A new study has just released its findings and yes, your daily diet or food intake of choice, is way more important than that 20 minute run round the block. Eat right, lose 10kg. It’s that simple.
New Zealanders’ expanding waistlines have far more to do with overeating than with lack of exercise, a controversial new study contends. The international research has highlighted the disagreement over the causes of the obesity epidemic. The study, based partly on United States food supply statistics, calculated that the average weight of adults today should be 10.8kg more than 30 years ago. In fact it was 8.6kg more in the US and the increase in New Zealand would be similar, said a study author, Professor Elaine Rush, of the Auckland University of Technology.
The authors believe increases in physical activity may have prevented people gaining the full 10.8kg.
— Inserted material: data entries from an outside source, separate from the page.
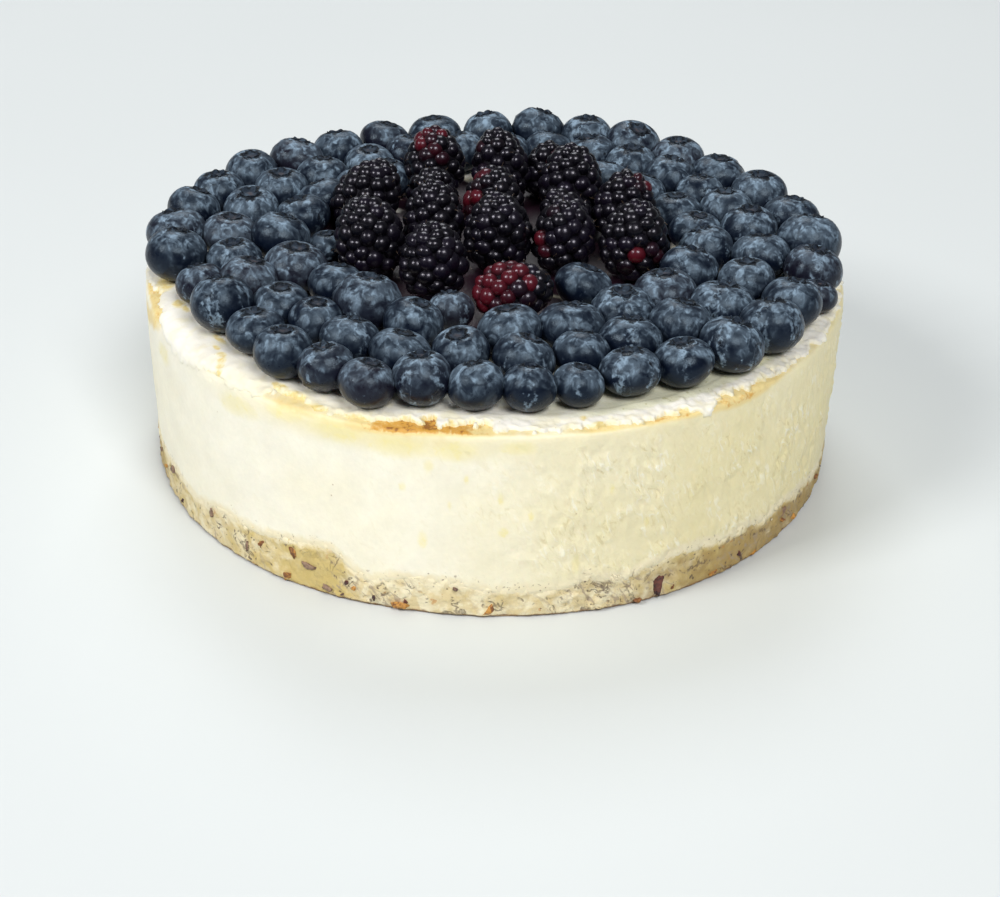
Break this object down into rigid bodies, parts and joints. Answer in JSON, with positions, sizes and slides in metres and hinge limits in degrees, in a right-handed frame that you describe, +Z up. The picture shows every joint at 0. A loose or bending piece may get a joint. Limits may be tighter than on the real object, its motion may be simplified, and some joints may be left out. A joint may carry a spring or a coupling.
{
  "type": "baked cheesecake",
  "caption": "Tall round baked cheesecake on a pressed nut crust, with thin cream on top, rings of blueberries and a heap of dark berries in the middle.",
  "frame": {"origin": "centre of the cake's underside, on the surface that it stands on", "axes": "+Z up through the cake; -Y is the front, the side that is seen best; +X to the right seen from the front"},
  "size_m": [0.23, 0.2276, 0.0928],
  "materials": {
    "nut_crust": "dull, crumbly pressed nut dough",
    "baked_filling": "moist satin baked cheese filling",
    "white_cream": "soft satin cream",
    "blueberry_skin": "dark blue skin with a pale waxy bloom",
    "dark_berry_skin": "glossy purple-black drupelets"
  },
  "bodies": {
    "root": {"crust": "nut_crust", "filling": "baked_filling", "cream_topping": "white_cream", "blueberry_carpet": "blueberry_skin", "blueberry_1": "blueberry_skin", "blueberry_2": "blueberry_skin", "blueberry_3": "blueberry_skin", "dark_berry_01": "dark_berry_skin", "dark_berry_02": "dark_berry_skin", "dark_berry_03": "dark_berry_skin", "dark_berry_04": "dark_berry_skin", "dark_berry_05": "dark_berry_skin", "dark_berry_06": "dark_berry_skin", "dark_berry_07": "dark_berry_skin", "dark_berry_08": "dark_berry_skin", "dark_berry_09": "dark_berry_skin", "dark_berry_10": "dark_berry_skin", "dark_berry_11": "dark_berry_skin", "dark_berry_12": "dark_berry_skin", "dark_berry_13": "dark_berry_skin", "dark_berry_14": "dark_berry_skin", "dark_berry_15": "dark_berry_skin", "dark_berry_16": "dark_berry_skin"}
  },
  "joints": []
}
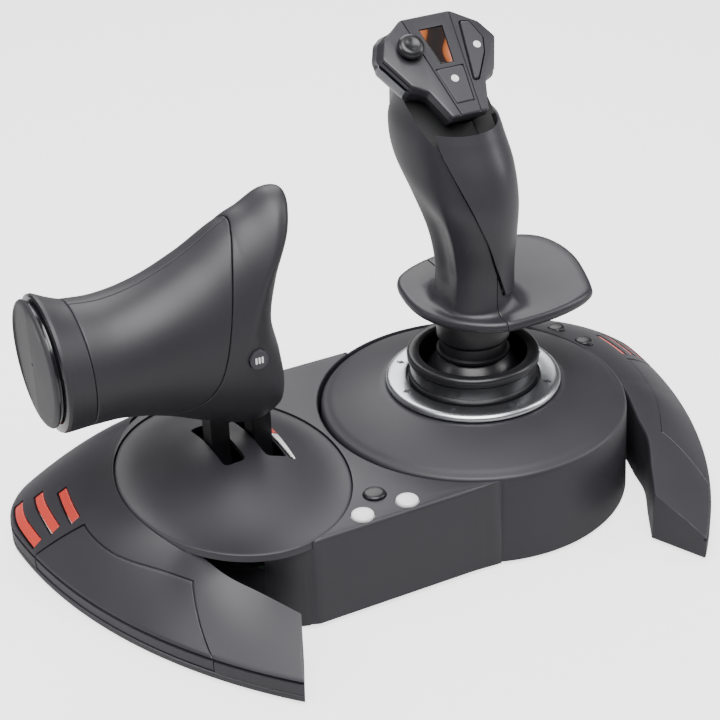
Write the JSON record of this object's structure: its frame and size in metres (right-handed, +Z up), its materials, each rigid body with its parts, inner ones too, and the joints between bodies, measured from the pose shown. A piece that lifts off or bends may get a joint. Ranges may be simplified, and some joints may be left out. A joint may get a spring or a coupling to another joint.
{
  "type": "flight joystick",
  "caption": "Flight stick with a twisting grip, a flared hand rest and a faceted button head, beside a swinging throttle lever, both on one winged desk base.",
  "frame": {"origin": "on the desk, on the mirror plane between the two side wings, level with the stick's axis", "axes": "+X to the user's right, +Y away from the user, +Z up"},
  "size_m": [0.3392, 0.2047, 0.224],
  "materials": {
    "shell_plastic": "fine matte texture, charcoal",
    "grip_plastic": "satin, slightly rubbery, charcoal",
    "black_plastic": "smooth satin black",
    "inner_plastic": "natural acetal, low friction",
    "trim_metal": "satin silver ring",
    "steel": "plain turned steel",
    "spring_steel": "bright wound wire",
    "red_plastic": "translucent red insert",
    "white_plastic": "glossy white",
    "window_plastic": "tinted red-orange window",
    "trigger_plastic": "smooth dark grey",
    "rubber": "black rubber",
    "circuit_board": "green solder mask",
    "sensor_blue": "blue moulded potentiometer body"
  },
  "bodies": {
    "base": {"stick_base_cover": "shell_plastic", "stick_base_floor": "black_plastic", "throttle_base_cover": "shell_plastic", "throttle_base_floor": "black_plastic", "right_wing_cover": "shell_plastic", "quadrant_cover": "shell_plastic", "left_wing_plate": "shell_plastic", "right_wing_plate": "shell_plastic", "left_vent_inserts": "red_plastic", "right_vent_inserts": "red_plastic", "trim_ring": "trim_metal", "stick_collar": "black_plastic", "rubber_feet": "rubber", "base_screws": "steel", "ballast_weights": "steel", "module_link": "steel", "main_board": "circuit_board", "button_board": "circuit_board", "throttle_scale": "white_plastic", "gimbal_frame": "black_plastic", "throttle_bracket": "black_plastic", "throttle_axle": "steel", "throttle_sensor": "sensor_blue"},
    "pitch_ring_body": {"pitch_ring": "inner_plastic"},
    "stick": {"stick_shaft": "steel", "centring_spring": "spring_steel", "spring_retainer": "black_plastic", "gimbal_boot": "black_plastic", "neck_sleeve": "black_plastic", "twist_sensor": "sensor_blue"},
    "grip": {"twist_bush": "inner_plastic", "left_grip_shell": "grip_plastic", "right_grip_shell": "grip_plastic", "palm_panel": "grip_plastic", "head_cover": "grip_plastic", "head_window": "window_plastic", "trigger_pin": "steel"},
    "trigger_body": {"trigger": "trigger_plastic"},
    "hat_pivot_body": {"hat_pivot": "inner_plastic"},
    "hat_body": {"hat_cap": "black_plastic"},
    "centre_head_button_body": {"centre_head_button": "grip_plastic"},
    "right_head_button_body": {"right_head_button": "grip_plastic"},
    "throttle_lever": {"throttle_yoke": "black_plastic", "palm_shell": "grip_plastic", "finger_shell": "grip_plastic", "thumb_housing": "grip_plastic", "end_cap": "grip_plastic", "rocker_bracket": "black_plastic", "rocker_pin": "steel"},
    "rocker_body": {"rocker_paddle": "grip_plastic"},
    "select_button_body": {"select_button": "white_plastic"},
    "mode_button_body": {"mode_button": "black_plastic"},
    "start_button_body": {"start_button": "white_plastic"},
    "wing_button_front_body": {"wing_button_front": "black_plastic"},
    "wing_button_rear_body": {"wing_button_rear": "black_plastic"},
    "thumb_button_upper_body": {"thumb_button_upper": "black_plastic"},
    "thumb_button_lower_body": {"thumb_button_lower": "black_plastic"},
    "oval_button_body": {"oval_button": "trigger_plastic"},
    "finger_button_upper_body": {"finger_button_upper": "black_plastic"},
    "finger_button_lower_body": {"finger_button_lower": "black_plastic"}
  },
  "joints": [
    {"name": "stick_pitch", "type": "hinge", "parent": "base", "child": "pitch_ring_body", "pos_m": [0.0445, 0, 0.052], "axis": [1, 0, 0], "range_deg": [-14, 14]},
    {"name": "stick_roll", "type": "hinge", "parent": "pitch_ring_body", "child": "stick", "pos_m": [0.0445, 0, 0.052], "axis": [0, 1, 0], "range_deg": [-14, 14], "deforming": ["centring_spring"]},
    {"name": "stick_twist", "type": "hinge", "parent": "stick", "child": "grip", "pos_m": [0.0445, 0, 0.12], "axis": [0, 0, 1], "range_deg": [-18, 18]},
    {"name": "trigger_pull", "type": "hinge", "parent": "grip", "child": "trigger_body", "pos_m": [0.04, 0.041, 0.197], "axis": [-1, 0, 0], "range_deg": [0, 9]},
    {"name": "hat_up_down", "type": "hinge", "parent": "grip", "child": "hat_pivot_body", "pos_m": [0.0245, 0.02475, 0.20878], "axis": [1, 0, 0], "range_deg": [-9, 9]},
    {"name": "hat_left_right", "type": "hinge", "parent": "hat_pivot_body", "child": "hat_body", "pos_m": [0.0245, 0.02475, 0.20878], "axis": [0, 0.788, 0.6157], "range_deg": [-9, 9]},
    {"name": "centre_head_button_press", "type": "slide", "parent": "grip", "child": "centre_head_button_body", "axis": [0, 0.6157, -0.788], "range_m": [0, 0.0008]},
    {"name": "right_head_button_press", "type": "slide", "parent": "grip", "child": "right_head_button_body", "axis": [0, 0.6157, -0.788], "range_m": [0, 0.0008]},
    {"name": "throttle_swing", "type": "hinge", "parent": "base", "child": "throttle_lever", "pos_m": [-0.0745, 0.004, 0.022], "axis": [1, 0, 0], "range_deg": [-21, 21]},
    {"name": "thumb_button_upper_press", "type": "slide", "parent": "throttle_lever", "child": "thumb_button_upper_body", "axis": [-1, 0, 0], "range_m": [0, 0.001]},
    {"name": "thumb_button_lower_press", "type": "slide", "parent": "throttle_lever", "child": "thumb_button_lower_body", "axis": [-1, 0, 0], "range_m": [0, 0.001]},
    {"name": "oval_button_press", "type": "slide", "parent": "throttle_lever", "child": "oval_button_body", "axis": [0, 1, 0], "range_m": [0, 0.0006]},
    {"name": "finger_button_upper_press", "type": "slide", "parent": "throttle_lever", "child": "finger_button_upper_body", "axis": [0, -1, 0], "range_m": [0, 0.001]},
    {"name": "finger_button_lower_press", "type": "slide", "parent": "throttle_lever", "child": "finger_button_lower_body", "axis": [0, -1, 0], "range_m": [0, 0.001]},
    {"name": "rocker_tilt", "type": "hinge", "parent": "throttle_lever", "child": "rocker_body", "pos_m": [-0.117, 0.034, 0.118], "axis": [0, 0, 1], "range_deg": [-8, 8]},
    {"name": "select_button_press", "type": "slide", "parent": "base", "child": "select_button_body", "axis": [0, 0, -1], "range_m": [0, 0.0008]},
    {"name": "mode_button_press", "type": "slide", "parent": "base", "child": "mode_button_body", "axis": [0, 0, -1], "range_m": [0, 0.0008]},
    {"name": "start_button_press", "type": "slide", "parent": "base", "child": "start_button_body", "axis": [0, 0, -1], "range_m": [0, 0.0008]},
    {"name": "wing_button_front_press", "type": "slide", "parent": "base", "child": "wing_button_front_body", "axis": [0, 0, -1], "range_m": [0, 0.0008]},
    {"name": "wing_button_rear_press", "type": "slide", "parent": "base", "child": "wing_button_rear_body", "axis": [0, 0, -1], "range_m": [0, 0.0008]}
  ]
}
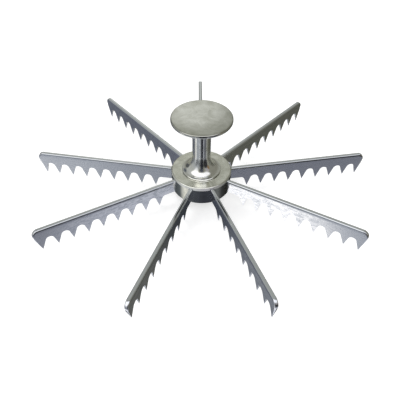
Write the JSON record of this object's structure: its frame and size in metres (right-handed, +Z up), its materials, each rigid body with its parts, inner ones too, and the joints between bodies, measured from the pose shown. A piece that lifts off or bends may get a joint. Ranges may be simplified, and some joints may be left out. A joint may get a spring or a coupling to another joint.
{
  "type": "pie marker",
  "caption": "Round pie marker: toothed wedge blades radiate from a flanged hub under a turned knob handle, to press even portion lines into a pie or cake.",
  "frame": {"origin": "centre of the hub's flat underside, on the hub's axis, above the level of the tooth tips", "axes": "+Z up through the handle, +Y along the blade that points straight away from the camera, +X to the camera's right"},
  "size_m": [0.2419, 0.2395, 0.0644],
  "materials": {
    "turned_aluminium": "satin, turned",
    "cast_aluminium": "polished by hand, mottled",
    "polished_aluminium": "turned and polished",
    "plated_steel": "bright plated"
  },
  "bodies": {
    "root": {"hub": "turned_aluminium", "blade_1": "cast_aluminium", "blade_2": "cast_aluminium", "blade_3": "cast_aluminium", "blade_4": "cast_aluminium", "blade_5": "cast_aluminium", "blade_6": "cast_aluminium", "blade_7": "cast_aluminium", "blade_8": "cast_aluminium", "blade_9": "cast_aluminium", "handle": "polished_aluminium", "handle_stud": "plated_steel"}
  },
  "joints": []
}
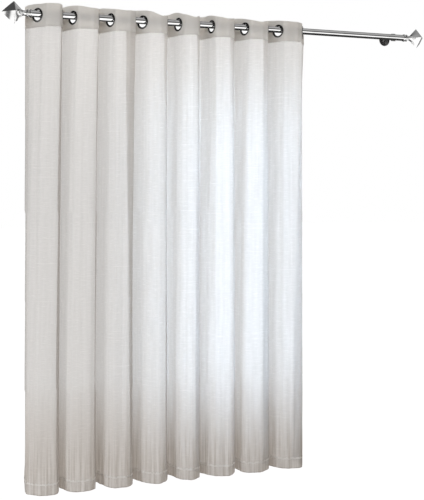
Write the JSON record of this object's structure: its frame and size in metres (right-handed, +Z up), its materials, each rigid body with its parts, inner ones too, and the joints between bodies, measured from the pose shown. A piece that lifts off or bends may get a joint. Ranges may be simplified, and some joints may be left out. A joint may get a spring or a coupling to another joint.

The study used medical sample results from more than 2000 people, including 111 New Zealanders, to find the energy-burning rates needed to maintain stable adult weight and normal child growth.
Professor Rush said the study showed how much the population – especially in the most-deprived areas, where obesity was more prevalent – needed to cut back to return to the average weights of the 1970s. “Children would have to cut their intake by about 350 calories a day – equal to one can of fizzy drink and a small chocolate bar, and adults 500 calories – the equivalent of a large burger.” Similar results could be achieved by children walking for an extra 150 minutes a day and adults an extra 110 minutes, but this was unrealistic, she said.